Action Recognition Based on 3D Skeleton and RGB Frame Fusion

Guiyu Liu1, Jiuchao Qian2, Fei Wen2, Xiaoguang Zhu2, Rendong Ying2, Peilin Liu2

  • 1Shanghai JitaoTong University
  • 2Shanghai Jiao Tong University

Details

11:15 - 11:30 | Tue 5 Nov | L1-R7 | TuAT7.2

Session: Computer Vision and Applications I

Abstract

Action recognition has wide applications in assisted living, health monitoring, surveillance, and human-computer interaction. In traditional action recognition methods, RGB video-based ones are effective but computationally inefficient, while skeleton-based ones are computationally efficient but do not make use of low-level detail information. This work considers action recognition based on a multimodal fusion between the 3D skeleton and the RGB image.

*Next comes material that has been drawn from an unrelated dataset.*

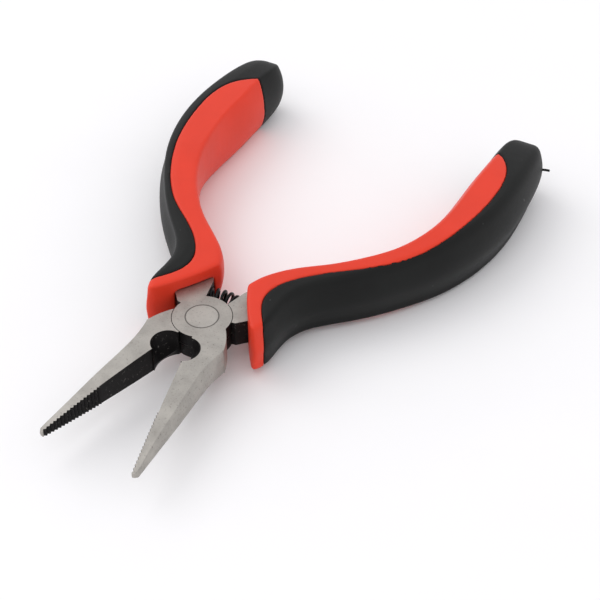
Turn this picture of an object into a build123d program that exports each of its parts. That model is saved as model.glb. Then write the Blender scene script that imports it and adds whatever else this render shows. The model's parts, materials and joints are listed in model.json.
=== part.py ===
from build123d import *
import copy
import os
from math import cos, pi, radians, sin, sqrt

# Small long-nose pliers with side cutters, a lap joint on one large rivet, a coil return
# spring between the tangs and two-tone moulded grips.  Millimetres, +Z up.
#
# Every piece is drawn with the jaws closed, in the pliers' own frame: the pivot axis is Z,
# the lap plane between the two halves is z = 0, the jaws point to -Y and the handles to +Y.
# The two halves are then swung open to the position the spring holds them at, and the tool is
# laid flat with the underside of its grips on z = 0.

# ---- driving dimensions -------------------------------------------------------------------

rest_swing = 14.2            # degrees each half stands open when nobody holds the tool

# steel halves
steel_thick = 6.4            # both halves together, at the joint and along the tangs
boss_radius = 6.5            # round boss of each half, one above the other
lap_gap = 0.05               # between the two bosses, on the lap plane
boss_gap = 0.15              # between a boss and the hollow shoulder it turns in
face_gap = 0.10              # between the two gripping faces when the jaws are closed

# jaws
jaw_length = 43.7            # pivot to tip
root_gap = 2.5               # from the boss to where the jaw starts to taper
root_width = 7.7             # from the gripping face to the outer side, at the root
tip_width = 1.45             # the same, at the tip
tip_thick = 1.9              # thickness of the jaw at the tip
tip_round = 0.6              # length of the rounded end
shoulder_angle = 21.5        # degrees below the X axis where the jaw leaves the boss

# gripping faces
tooth_pitch = 0.88
tooth_depth = 0.36
tooth_start = 28.6           # pivot to the first tooth
plain_relief = 0.25          # how far the plain stretch lies behind the teeth

# side cutters
cutter_gap = 0.5             # from the boss to the near end of the cutting edges
cutter_length = 7.1
cutter_hollow = 3.0          # how far the ground hollow reaches into each jaw on top
cutter_under = 1.2           # the same on the underside
cutter_edge_z = -1.5         # height of the cutting edges from the lap plane

# rivet
rivet_radius = 3.6           # flush head
rivet_shank = 2.5
rivet_head = 1.3             # thickness of each head
rivet_play = 0.05            # radial running clearance in the half that turns on it

# tangs and return spring
tang_gap = 2.4               # between the two tangs when the jaws are closed
tang_step = 27.0             # degrees above the X axis where the tang leaves the boss
tang_end = 66.0              # how far up the handle the steel reaches
spring_gap = 1.05            # between the boss and the outside of the coil
spring_wire = 0.7
spring_mean = 1.9            # coil radius to the middle of the wire
spring_turns = 7.5
seat_play = 0.15             # around the spring in its blind seats
seat_depth = 2.2             # depth of each blind seat
seat_end_gap = 0.05          # between the spring's end and the bottom of its seat

# grips
palm_height = 16.5           # thickest part of the grips
rest_crown = 0.12            # taken off the palm on both sides, as a flat for the tool to lie on
under_round = 1.6            # how much rounder the outer side is below than above
crease_round = 1.0           # rounding of the grips' inner long edges
end_round = 1.0              # rounding of the handle's end
cover_wall = 1.4             # soft cover outside the hard core
rim_width = 2.8              # bare rim of the hard core round the front of the collar

# ---- derived ------------------------------------------------------------------------------

half_gap = face_gap / 2
half_thick = steel_thick / 2
jaw_root = boss_radius + root_gap
cutter_start = boss_radius + cutter_gap
tooth_count = int((jaw_length - tooth_start) / tooth_pitch)
spring_outside = spring_mean + spring_wire / 2
spring_reach = boss_radius + spring_gap + spring_outside     # pivot to the spring's own axis
lap_height = palm_height / 2     # the lap plane above the surface the tool lies on


def polar(radius, angle):
    """A point at the given radius, angle in degrees from +X."""
    return (radius * cos(radians(angle)), radius * sin(radians(angle)))


def prism(outline, low, high):
    """A closed outline in plan, filled and extruded between two heights."""
    face = make_face(outline)
    return extrude(Plane.XY.offset(low) * face, high - low)


# ---- jaws ---------------------------------------------------------------------------------

def jaw_width(share):
    """Width of a jaw at a share of its taper: a straight taper."""
    return root_width + (tip_width - root_width) * share


def jaw_half_thick(share):
    """Half the thickness of a jaw: the faces curve in towards the tip."""
    return half_thick - (half_thick - tip_thick / 2) * share ** 2


def jaw_section(reach, crease, width, half):
    """Cross-section of a jaw: flat inside, top and bottom, its outer side convex."""
    outline = [
        Line((half_gap, -half), (width - crease, -half)),
        ThreePointArc((width - crease, -half), (width, 0), (width - crease, half)),
        Line((width - crease, half), (half_gap, half)),
        Line((half_gap, half), (half_gap, -half)),
    ]
    stand = Plane(origin=(0, -reach, 0), x_dir=(1, 0, 0), z_dir=(0, -1, 0))
    return stand * make_face(outline)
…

We design a neural network that uses a 3D skeleton sequence and a single middle frame from an RGB video as input. Specifically, our method picks up one frame in a video and extracts spatial features from it using two attention modules, a self-attention module, and a skeleton-attention module. Further, temporal features are extracted from the skeleton sequence via a BI-LSTM subnetwork. Finally, the spatial features and the temporal features are combined via a feature fusion network for action classification. A distinct feature of our method is that it uses only a single RGB frame rather than an RGB video. Accordingly, it has a light-weighted architecture and is more efficient than RGB video-based methods. Comparative evaluation on two public datasets, NTU-RGBD and SYSU, demonstrates that our method can achieve competitive performance compared with state-of-the-art methods.